- Written task -
Can you output the records below exactly as they are written?

- Object modeling scripts -
↓
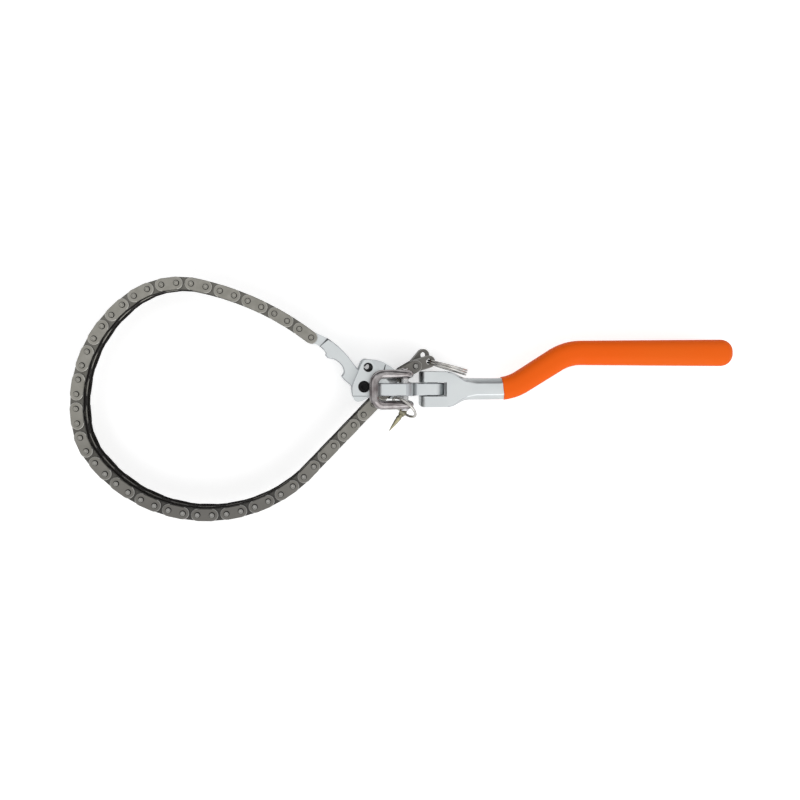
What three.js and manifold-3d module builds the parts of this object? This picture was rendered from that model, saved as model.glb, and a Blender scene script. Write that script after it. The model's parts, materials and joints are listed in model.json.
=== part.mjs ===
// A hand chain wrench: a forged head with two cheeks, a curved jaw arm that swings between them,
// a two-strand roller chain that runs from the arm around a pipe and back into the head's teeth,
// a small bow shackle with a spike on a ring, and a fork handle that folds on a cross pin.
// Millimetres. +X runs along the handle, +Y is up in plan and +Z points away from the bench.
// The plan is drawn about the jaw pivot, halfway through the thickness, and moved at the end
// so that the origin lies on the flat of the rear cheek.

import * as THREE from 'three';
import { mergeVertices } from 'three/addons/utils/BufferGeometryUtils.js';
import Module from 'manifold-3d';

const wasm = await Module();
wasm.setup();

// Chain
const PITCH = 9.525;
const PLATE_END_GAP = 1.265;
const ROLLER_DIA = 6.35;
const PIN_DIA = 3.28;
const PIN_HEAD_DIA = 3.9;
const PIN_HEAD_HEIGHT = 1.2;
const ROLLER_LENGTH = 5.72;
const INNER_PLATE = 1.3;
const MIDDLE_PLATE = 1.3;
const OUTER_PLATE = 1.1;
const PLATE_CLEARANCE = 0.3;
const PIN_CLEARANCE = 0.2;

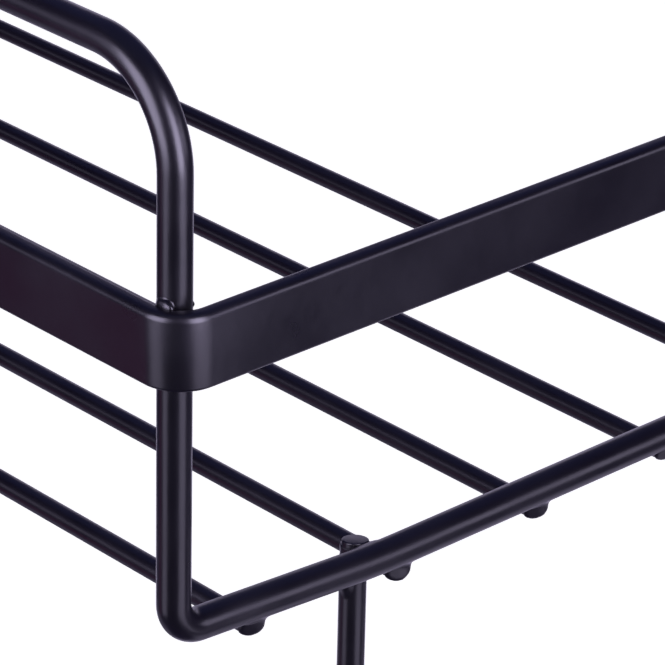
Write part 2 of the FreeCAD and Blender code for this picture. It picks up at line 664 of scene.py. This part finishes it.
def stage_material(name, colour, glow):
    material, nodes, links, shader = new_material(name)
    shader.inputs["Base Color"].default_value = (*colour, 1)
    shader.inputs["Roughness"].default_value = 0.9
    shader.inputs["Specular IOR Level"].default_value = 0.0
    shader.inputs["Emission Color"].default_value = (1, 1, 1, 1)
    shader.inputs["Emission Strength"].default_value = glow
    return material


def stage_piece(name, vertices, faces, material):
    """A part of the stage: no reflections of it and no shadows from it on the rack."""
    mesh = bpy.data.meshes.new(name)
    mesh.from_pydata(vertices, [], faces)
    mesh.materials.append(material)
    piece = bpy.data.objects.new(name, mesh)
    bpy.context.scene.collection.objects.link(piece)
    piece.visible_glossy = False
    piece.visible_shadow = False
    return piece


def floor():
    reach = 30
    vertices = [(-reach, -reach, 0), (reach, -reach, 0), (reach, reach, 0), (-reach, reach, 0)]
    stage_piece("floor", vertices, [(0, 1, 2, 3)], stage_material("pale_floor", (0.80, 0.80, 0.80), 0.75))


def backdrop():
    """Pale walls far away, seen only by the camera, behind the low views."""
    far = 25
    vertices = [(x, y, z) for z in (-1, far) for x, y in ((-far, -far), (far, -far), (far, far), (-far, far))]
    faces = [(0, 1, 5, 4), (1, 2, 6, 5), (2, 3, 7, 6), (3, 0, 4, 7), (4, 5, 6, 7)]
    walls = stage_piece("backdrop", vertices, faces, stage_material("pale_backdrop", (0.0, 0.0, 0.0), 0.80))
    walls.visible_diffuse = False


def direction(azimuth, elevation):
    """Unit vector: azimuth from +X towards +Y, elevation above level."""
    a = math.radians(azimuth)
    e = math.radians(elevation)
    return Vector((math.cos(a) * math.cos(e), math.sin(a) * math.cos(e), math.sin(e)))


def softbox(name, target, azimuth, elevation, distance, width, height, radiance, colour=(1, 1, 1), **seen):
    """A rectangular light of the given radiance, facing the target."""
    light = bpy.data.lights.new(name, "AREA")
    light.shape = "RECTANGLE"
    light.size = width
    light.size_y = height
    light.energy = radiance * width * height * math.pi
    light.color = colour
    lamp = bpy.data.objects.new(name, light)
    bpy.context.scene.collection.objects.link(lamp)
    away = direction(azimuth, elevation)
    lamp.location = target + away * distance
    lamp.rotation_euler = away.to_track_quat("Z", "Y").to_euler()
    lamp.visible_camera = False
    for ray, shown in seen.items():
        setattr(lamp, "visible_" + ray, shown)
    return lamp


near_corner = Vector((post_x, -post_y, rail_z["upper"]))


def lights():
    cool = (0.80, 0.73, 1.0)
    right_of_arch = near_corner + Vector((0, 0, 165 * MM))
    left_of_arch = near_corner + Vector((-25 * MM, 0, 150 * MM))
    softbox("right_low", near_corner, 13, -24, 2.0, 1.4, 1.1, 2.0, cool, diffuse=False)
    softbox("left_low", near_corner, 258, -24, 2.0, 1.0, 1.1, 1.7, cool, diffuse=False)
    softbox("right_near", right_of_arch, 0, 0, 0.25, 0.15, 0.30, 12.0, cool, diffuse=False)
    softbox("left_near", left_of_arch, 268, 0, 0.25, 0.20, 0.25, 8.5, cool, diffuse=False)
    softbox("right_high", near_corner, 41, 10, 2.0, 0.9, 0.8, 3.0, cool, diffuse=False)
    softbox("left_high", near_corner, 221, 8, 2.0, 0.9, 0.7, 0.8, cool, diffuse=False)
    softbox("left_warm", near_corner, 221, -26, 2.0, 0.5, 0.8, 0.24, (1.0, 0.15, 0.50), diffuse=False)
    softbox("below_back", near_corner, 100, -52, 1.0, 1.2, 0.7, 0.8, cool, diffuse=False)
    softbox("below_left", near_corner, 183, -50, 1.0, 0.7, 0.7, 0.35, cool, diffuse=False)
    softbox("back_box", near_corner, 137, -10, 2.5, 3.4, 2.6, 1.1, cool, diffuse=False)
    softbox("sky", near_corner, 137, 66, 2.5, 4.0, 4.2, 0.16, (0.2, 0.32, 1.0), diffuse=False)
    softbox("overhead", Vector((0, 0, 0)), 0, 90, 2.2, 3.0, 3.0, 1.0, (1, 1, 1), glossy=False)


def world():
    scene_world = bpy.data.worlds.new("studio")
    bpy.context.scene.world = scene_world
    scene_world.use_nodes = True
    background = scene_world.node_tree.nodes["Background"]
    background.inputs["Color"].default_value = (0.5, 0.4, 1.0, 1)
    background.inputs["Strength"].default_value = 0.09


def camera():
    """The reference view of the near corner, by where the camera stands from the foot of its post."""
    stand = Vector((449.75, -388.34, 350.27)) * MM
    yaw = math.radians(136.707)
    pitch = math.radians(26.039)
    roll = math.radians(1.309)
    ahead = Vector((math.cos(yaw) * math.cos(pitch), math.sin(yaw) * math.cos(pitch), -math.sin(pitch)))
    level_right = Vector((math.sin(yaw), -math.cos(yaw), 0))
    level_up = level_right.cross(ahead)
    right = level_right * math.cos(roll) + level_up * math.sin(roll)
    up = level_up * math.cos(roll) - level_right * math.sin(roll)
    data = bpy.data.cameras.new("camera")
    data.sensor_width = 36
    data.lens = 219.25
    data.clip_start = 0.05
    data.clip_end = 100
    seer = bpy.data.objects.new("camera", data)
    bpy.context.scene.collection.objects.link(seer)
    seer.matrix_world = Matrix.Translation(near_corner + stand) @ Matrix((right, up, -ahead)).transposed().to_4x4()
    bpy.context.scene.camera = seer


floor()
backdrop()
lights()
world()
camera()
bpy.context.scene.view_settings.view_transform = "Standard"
↑
- Right answer -
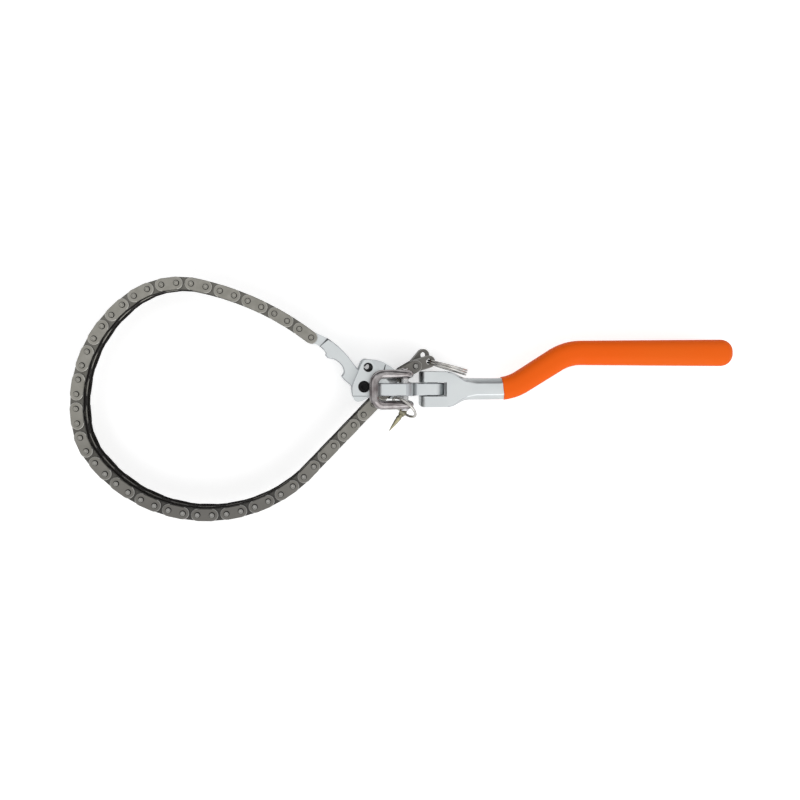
What three.js and manifold-3d module builds the parts of this object? This picture was rendered from that model, saved as model.glb, and a Blender scene script. Write that script after it. The model's parts, materials and joints are listed in model.json.
=== part.mjs ===
// A hand chain wrench: a forged head with two cheeks, a curved jaw arm that swings between them,
// a two-strand roller chain that runs from the arm around a pipe and back into the head's teeth,
// a small bow shackle with a spike on a ring, and a fork handle that folds on a cross pin.
// Millimetres. +X runs along the handle, +Y is up in plan and +Z points away from the bench.
// The plan is drawn about the jaw pivot, halfway through the thickness, and moved at the end
// so that the origin lies on the flat of the rear cheek.

import * as THREE from 'three';
import { mergeVertices } from 'three/addons/utils/BufferGeometryUtils.js';
import Module from 'manifold-3d';

const wasm = await Module();
wasm.setup();

// Chain
const PITCH = 9.525;
const PLATE_END_GAP = 1.265;
const ROLLER_DIA = 6.35;
const PIN_DIA = 3.28;
const PIN_HEAD_DIA = 3.9;
const PIN_HEAD_HEIGHT = 1.2;
const ROLLER_LENGTH = 5.72;
const INNER_PLATE = 1.3;
const MIDDLE_PLATE = 1.3;
const OUTER_PLATE = 1.1;
const PLATE_CLEARANCE = 0.3;
const PIN_CLEARANCE = 0.2;

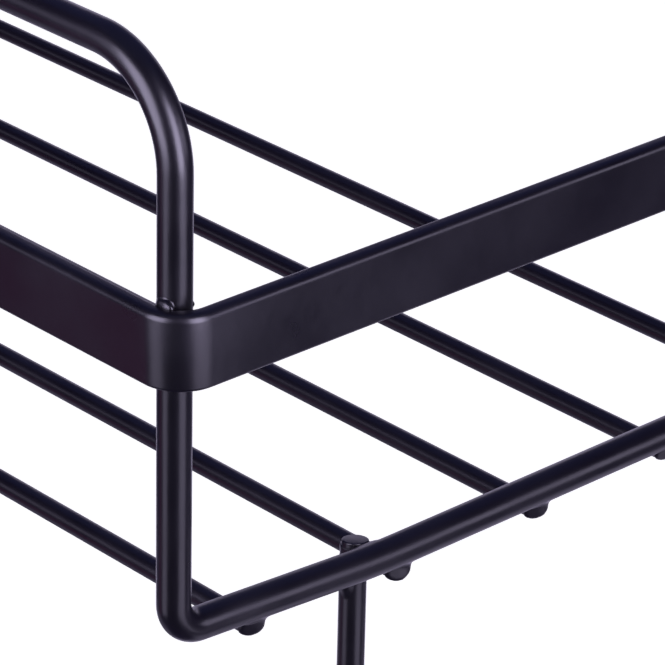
Write part 2 of the FreeCAD and Blender code for this picture. It picks up at line 664 of scene.py. This part finishes it.
def stage_material(name, colour, glow):
    material, nodes, links, shader = new_material(name)
    shader.inputs["Base Color"].default_value = (*colour, 1)
    shader.inputs["Roughness"].default_value = 0.9
    shader.inputs["Specular IOR Level"].default_value = 0.0
    shader.inputs["Emission Color"].default_value = (1, 1, 1, 1)
    shader.inputs["Emission Strength"].default_value = glow
    return material


def stage_piece(name, vertices, faces, material):
    """A part of the stage: no reflections of it and no shadows from it on the rack."""
    mesh = bpy.data.meshes.new(name)
    mesh.from_pydata(vertices, [], faces)
    mesh.materials.append(material)
    piece = bpy.data.objects.new(name, mesh)
    bpy.context.scene.collection.objects.link(piece)
    piece.visible_glossy = False
    piece.visible_shadow = False
    return piece


def floor():
    reach = 30
    vertices = [(-reach, -reach, 0), (reach, -reach, 0), (reach, reach, 0), (-reach, reach, 0)]
    stage_piece("floor", vertices, [(0, 1, 2, 3)], stage_material("pale_floor", (0.80, 0.80, 0.80), 0.75))


def backdrop():
    """Pale walls far away, seen only by the camera, behind the low views."""
    far = 25
    vertices = [(x, y, z) for z in (-1, far) for x, y in ((-far, -far), (far, -far), (far, far), (-far, far))]
    faces = [(0, 1, 5, 4), (1, 2, 6, 5), (2, 3, 7, 6), (3, 0, 4, 7), (4, 5, 6, 7)]
    walls = stage_piece("backdrop", vertices, faces, stage_material("pale_backdrop", (0.0, 0.0, 0.0), 0.80))
    walls.visible_diffuse = False


def direction(azimuth, elevation):
    """Unit vector: azimuth from +X towards +Y, elevation above level."""
    a = math.radians(azimuth)
    e = math.radians(elevation)
    return Vector((math.cos(a) * math.cos(e), math.sin(a) * math.cos(e), math.sin(e)))


def softbox(name, target, azimuth, elevation, distance, width, height, radiance, colour=(1, 1, 1), **seen):
    """A rectangular light of the given radiance, facing the target."""
    light = bpy.data.lights.new(name, "AREA")
    light.shape = "RECTANGLE"
    light.size = width
    light.size_y = height
    light.energy = radiance * width * height * math.pi
    light.color = colour
    lamp = bpy.data.objects.new(name, light)
    bpy.context.scene.collection.objects.link(lamp)
    away = direction(azimuth, elevation)
    lamp.location = target + away * distance
    lamp.rotation_euler = away.to_track_quat("Z", "Y").to_euler()
    lamp.visible_camera = False
    for ray, shown in seen.items():
        setattr(lamp, "visible_" + ray, shown)
    return lamp


near_corner = Vector((post_x, -post_y, rail_z["upper"]))


def lights():
    cool = (0.80, 0.73, 1.0)
    right_of_arch = near_corner + Vector((0, 0, 165 * MM))
    left_of_arch = near_corner + Vector((-25 * MM, 0, 150 * MM))
    softbox("right_low", near_corner, 13, -24, 2.0, 1.4, 1.1, 2.0, cool, diffuse=False)
    softbox("left_low", near_corner, 258, -24, 2.0, 1.0, 1.1, 1.7, cool, diffuse=False)
    softbox("right_near", right_of_arch, 0, 0, 0.25, 0.15, 0.30, 12.0, cool, diffuse=False)
    softbox("left_near", left_of_arch, 268, 0, 0.25, 0.20, 0.25, 8.5, cool, diffuse=False)
    softbox("right_high", near_corner, 41, 10, 2.0, 0.9, 0.8, 3.0, cool, diffuse=False)
    softbox("left_high", near_corner, 221, 8, 2.0, 0.9, 0.7, 0.8, cool, diffuse=False)
    softbox("left_warm", near_corner, 221, -26, 2.0, 0.5, 0.8, 0.24, (1.0, 0.15, 0.50), diffuse=False)
    softbox("below_back", near_corner, 100, -52, 1.0, 1.2, 0.7, 0.8, cool, diffuse=False)
    softbox("below_left", near_corner, 183, -50, 1.0, 0.7, 0.7, 0.35, cool, diffuse=False)
    softbox("back_box", near_corner, 137, -10, 2.5, 3.4, 2.6, 1.1, cool, diffuse=False)
    softbox("sky", near_corner, 137, 66, 2.5, 4.0, 4.2, 0.16, (0.2, 0.32, 1.0), diffuse=False)
    softbox("overhead", Vector((0, 0, 0)), 0, 90, 2.2, 3.0, 3.0, 1.0, (1, 1, 1), glossy=False)


def world():
    scene_world = bpy.data.worlds.new("studio")
    bpy.context.scene.world = scene_world
    scene_world.use_nodes = True
    background = scene_world.node_tree.nodes["Background"]
    background.inputs["Color"].default_value = (0.5, 0.4, 1.0, 1)
    background.inputs["Strength"].default_value = 0.09


def camera():
    """The reference view of the near corner, by where the camera stands from the foot of its post."""
    stand = Vector((449.75, -388.34, 350.27)) * MM
    yaw = math.radians(136.707)
    pitch = math.radians(26.039)
    roll = math.radians(1.309)
    ahead = Vector((math.cos(yaw) * math.cos(pitch), math.sin(yaw) * math.cos(pitch), -math.sin(pitch)))
    level_right = Vector((math.sin(yaw), -math.cos(yaw), 0))
    level_up = level_right.cross(ahead)
    right = level_right * math.cos(roll) + level_up * math.sin(roll)
    up = level_up * math.cos(roll) - level_right * math.sin(roll)
    data = bpy.data.cameras.new("camera")
    data.sensor_width = 36
    data.lens = 219.25
    data.clip_start = 0.05
    data.clip_end = 100
    seer = bpy.data.objects.new("camera", data)
    bpy.context.scene.collection.objects.link(seer)
    seer.matrix_world = Matrix.Translation(near_corner + stand) @ Matrix((right, up, -ahead)).transposed().to_4x4()
    bpy.context.scene.camera = seer


floor()
backdrop()
lights()
world()
camera()
bpy.context.scene.view_settings.view_transform = "Standard"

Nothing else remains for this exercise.